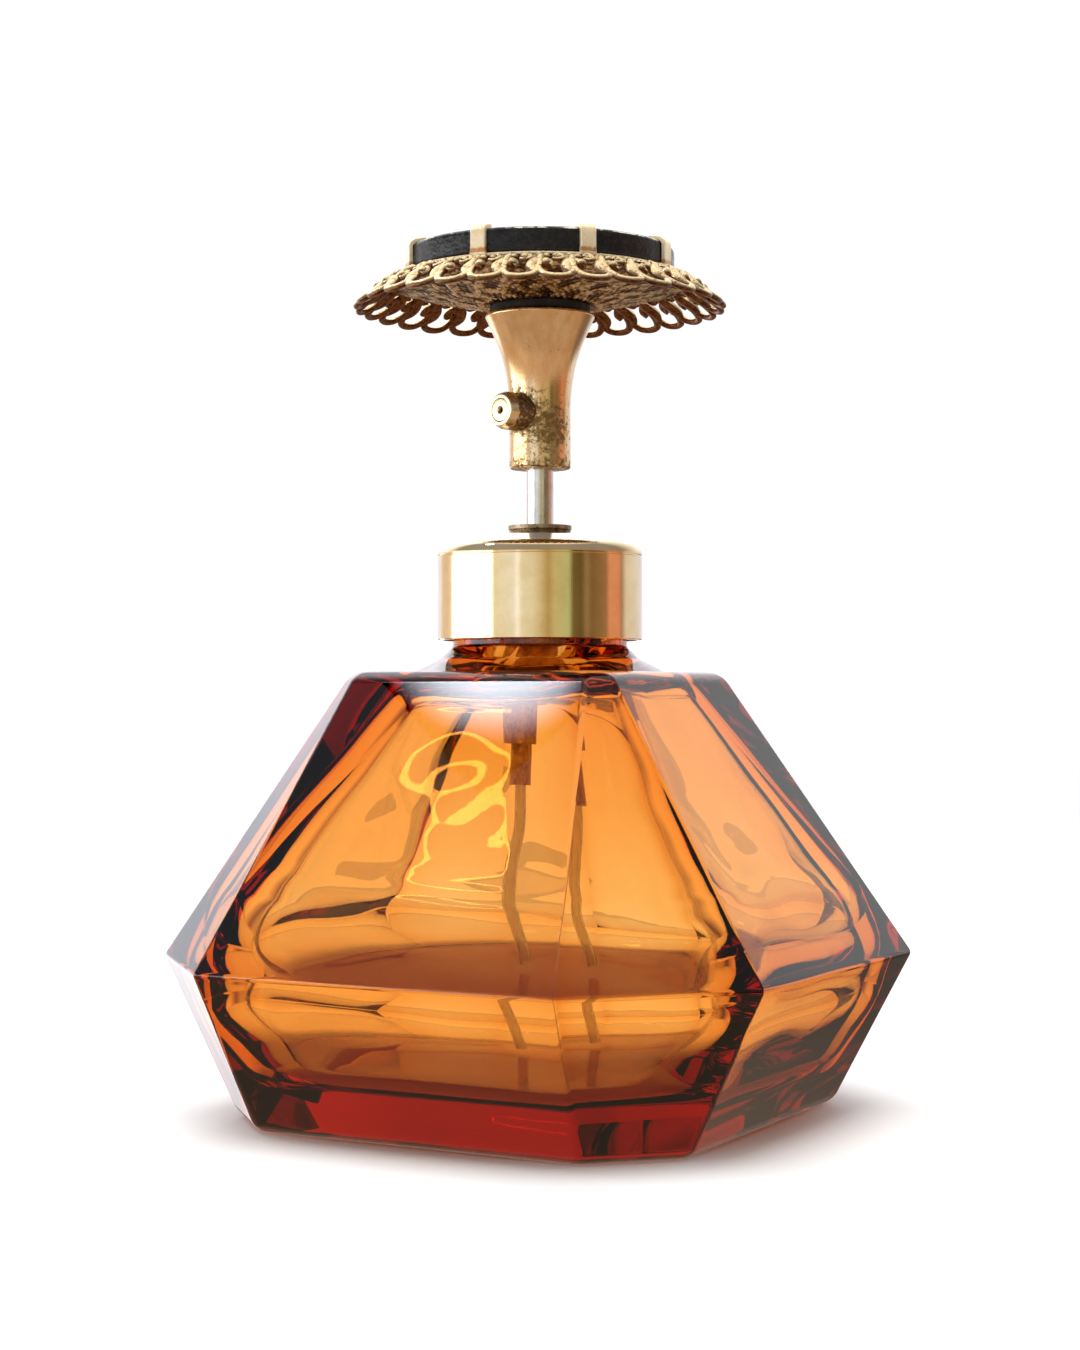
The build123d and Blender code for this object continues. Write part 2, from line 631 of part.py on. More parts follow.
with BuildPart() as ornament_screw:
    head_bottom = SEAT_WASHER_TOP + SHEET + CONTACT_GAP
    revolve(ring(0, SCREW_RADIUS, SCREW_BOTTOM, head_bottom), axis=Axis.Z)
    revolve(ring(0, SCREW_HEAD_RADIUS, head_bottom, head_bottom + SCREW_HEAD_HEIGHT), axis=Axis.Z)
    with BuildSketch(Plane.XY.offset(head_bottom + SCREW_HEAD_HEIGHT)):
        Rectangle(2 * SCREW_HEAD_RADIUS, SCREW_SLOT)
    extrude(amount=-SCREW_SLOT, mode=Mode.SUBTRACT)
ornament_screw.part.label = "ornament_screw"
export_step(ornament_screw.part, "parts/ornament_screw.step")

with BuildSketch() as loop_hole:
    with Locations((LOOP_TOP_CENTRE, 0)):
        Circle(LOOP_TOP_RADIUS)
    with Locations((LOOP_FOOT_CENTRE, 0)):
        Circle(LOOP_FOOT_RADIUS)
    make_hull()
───
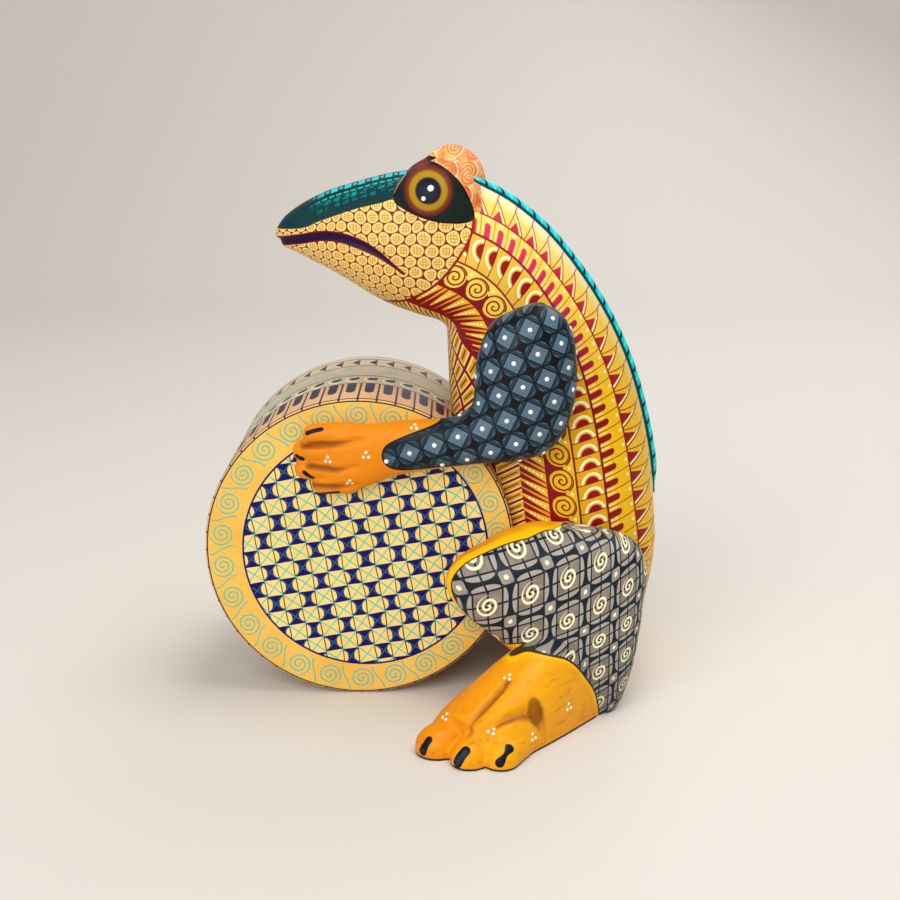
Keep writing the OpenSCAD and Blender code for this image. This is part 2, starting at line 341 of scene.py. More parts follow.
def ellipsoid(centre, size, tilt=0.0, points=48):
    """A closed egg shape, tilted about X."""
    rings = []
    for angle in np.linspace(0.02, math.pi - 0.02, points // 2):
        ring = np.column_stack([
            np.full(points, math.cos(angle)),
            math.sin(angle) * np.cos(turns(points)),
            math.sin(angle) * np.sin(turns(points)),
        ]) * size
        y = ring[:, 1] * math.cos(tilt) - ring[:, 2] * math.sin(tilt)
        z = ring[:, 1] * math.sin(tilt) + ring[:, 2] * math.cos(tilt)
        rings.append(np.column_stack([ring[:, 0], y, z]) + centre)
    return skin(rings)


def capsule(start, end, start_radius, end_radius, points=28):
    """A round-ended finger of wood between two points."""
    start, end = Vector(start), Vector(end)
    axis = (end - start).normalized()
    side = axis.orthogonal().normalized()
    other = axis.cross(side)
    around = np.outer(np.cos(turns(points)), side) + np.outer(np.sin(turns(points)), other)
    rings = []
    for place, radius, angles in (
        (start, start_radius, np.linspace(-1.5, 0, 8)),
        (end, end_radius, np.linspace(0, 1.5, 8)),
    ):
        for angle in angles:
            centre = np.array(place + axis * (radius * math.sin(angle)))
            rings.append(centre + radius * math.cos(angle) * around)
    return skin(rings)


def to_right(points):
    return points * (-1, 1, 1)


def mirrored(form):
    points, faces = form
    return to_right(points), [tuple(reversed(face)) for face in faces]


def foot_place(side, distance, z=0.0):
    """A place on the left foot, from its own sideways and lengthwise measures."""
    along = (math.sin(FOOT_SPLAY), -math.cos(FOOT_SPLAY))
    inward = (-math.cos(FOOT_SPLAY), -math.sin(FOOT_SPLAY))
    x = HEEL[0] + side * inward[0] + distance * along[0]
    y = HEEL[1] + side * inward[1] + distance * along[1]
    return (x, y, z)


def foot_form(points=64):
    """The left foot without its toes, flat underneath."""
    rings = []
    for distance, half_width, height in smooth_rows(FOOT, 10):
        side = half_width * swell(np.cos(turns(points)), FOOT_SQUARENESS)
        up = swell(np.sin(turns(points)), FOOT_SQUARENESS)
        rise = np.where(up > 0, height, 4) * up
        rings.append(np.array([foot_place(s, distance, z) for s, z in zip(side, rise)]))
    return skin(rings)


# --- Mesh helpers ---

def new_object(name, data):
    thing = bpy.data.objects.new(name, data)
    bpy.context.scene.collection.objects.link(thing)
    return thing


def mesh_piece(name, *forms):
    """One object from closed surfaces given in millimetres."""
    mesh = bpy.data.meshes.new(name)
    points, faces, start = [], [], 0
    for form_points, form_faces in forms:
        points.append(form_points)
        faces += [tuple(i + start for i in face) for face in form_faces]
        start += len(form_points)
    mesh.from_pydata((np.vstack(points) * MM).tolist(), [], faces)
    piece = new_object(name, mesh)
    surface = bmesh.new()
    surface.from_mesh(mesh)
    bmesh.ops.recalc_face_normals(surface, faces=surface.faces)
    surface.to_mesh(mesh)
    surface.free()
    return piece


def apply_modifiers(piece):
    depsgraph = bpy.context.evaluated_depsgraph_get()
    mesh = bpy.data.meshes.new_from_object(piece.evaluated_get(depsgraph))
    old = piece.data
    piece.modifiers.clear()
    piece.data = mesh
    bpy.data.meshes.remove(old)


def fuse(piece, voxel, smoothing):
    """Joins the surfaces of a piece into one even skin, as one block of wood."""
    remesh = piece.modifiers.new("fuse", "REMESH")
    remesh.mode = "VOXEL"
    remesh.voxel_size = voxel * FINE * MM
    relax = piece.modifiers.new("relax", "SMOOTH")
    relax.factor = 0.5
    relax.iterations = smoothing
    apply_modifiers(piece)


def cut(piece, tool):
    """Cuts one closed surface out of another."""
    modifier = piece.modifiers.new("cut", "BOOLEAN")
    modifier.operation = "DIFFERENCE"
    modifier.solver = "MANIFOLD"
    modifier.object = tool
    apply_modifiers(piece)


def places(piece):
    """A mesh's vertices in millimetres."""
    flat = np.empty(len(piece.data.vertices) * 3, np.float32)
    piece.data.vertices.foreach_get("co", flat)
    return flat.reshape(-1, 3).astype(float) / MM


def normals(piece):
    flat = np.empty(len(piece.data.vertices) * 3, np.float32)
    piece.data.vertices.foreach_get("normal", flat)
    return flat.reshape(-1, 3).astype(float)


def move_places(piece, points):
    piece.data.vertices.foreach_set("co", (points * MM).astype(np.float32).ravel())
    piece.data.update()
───
#### Aim
Your task is to retype the entries verbatim, starting with the line that holds "The build123d and" and stopping after the line that holds "make_hull()".

#### Exercise response
The build123d and Blender code for this object continues. Write part 2, from line 631 of part.py on. More parts follow.
with BuildPart() as ornament_screw:
    head_bottom = SEAT_WASHER_TOP + SHEET + CONTACT_GAP
    revolve(ring(0, SCREW_RADIUS, SCREW_BOTTOM, head_bottom), axis=Axis.Z)
    revolve(ring(0, SCREW_HEAD_RADIUS, head_bottom, head_bottom + SCREW_HEAD_HEIGHT), axis=Axis.Z)
    with BuildSketch(Plane.XY.offset(head_bottom + SCREW_HEAD_HEIGHT)):
        Rectangle(2 * SCREW_HEAD_RADIUS, SCREW_SLOT)
    extrude(amount=-SCREW_SLOT, mode=Mode.SUBTRACT)
ornament_screw.part.label = "ornament_screw"
export_step(ornament_screw.part, "parts/ornament_screw.step")

with BuildSketch() as loop_hole:
    with Locations((LOOP_TOP_CENTRE, 0)):
        Circle(LOOP_TOP_RADIUS)
    with Locations((LOOP_FOOT_CENTRE, 0)):
        Circle(LOOP_FOOT_RADIUS)
    make_hull()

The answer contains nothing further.